There are several limitations to this study. First, we did not measure many other inflammatory cytokines that may have important mechanistic and prognostic roles in COPD. We had limited serum samples, and as such, we decided a priori to evaluate CRP, IL-6, and MCP-1 because of their potential role in the pathogenesis of cardiovascular diseases, which are a major source of morbidity and mortality in COPD. Second, because of a high dropout rate among those on 2 mg/day of fluticasone, we could not adequately determine whether very high doses of fluticasone could achieve further reductions in CRP above and beyond that achieved with 1 mg/day. Finally, we did not determine whether similar reductions in circulating CRP could be achieved using a lower dose of fluticasone (e.g., 500 mcg/day) than the dose we used for this study. Therefore, the dose–response relationship of fluticasone and CRP remains unknown.
In summary, we found that withdrawal of inhaled corticosteroids led to an increase in serum CRP, whereas reintroduction of inhaled corticosteroids resulted in a significant reduction in CRP levels. Prednisone also reduced CRP levels. The reductions in CRP were largely sustained over a 4-month period with inhaled fluticasone.

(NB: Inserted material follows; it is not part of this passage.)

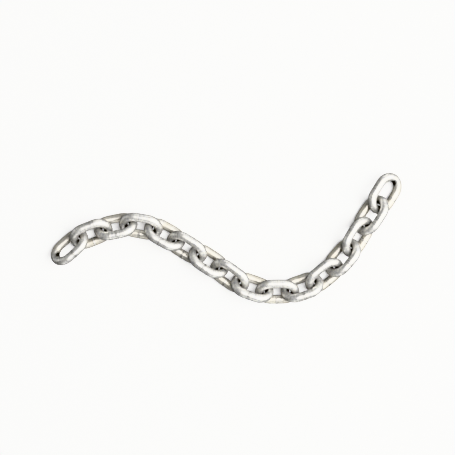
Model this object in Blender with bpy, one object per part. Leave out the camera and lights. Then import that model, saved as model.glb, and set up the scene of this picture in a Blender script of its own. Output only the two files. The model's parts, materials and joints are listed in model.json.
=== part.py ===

These data suggest that inhaled corticosteroids can reduce systemic inflammation and raise the possibility that they could have salutary effects on cardiovascular morbidity and mortality in COPD. Long-term, large-scale, multicenter studies are needed in the future to determine whether inhaled corticosteroids can indeed modify cardiovascular and all-cause mortality of COPD.
The authors thank Mrs. Jennifer Lee and Marian Langevin for their assistance in obtaining and processing blood samples from the study participants.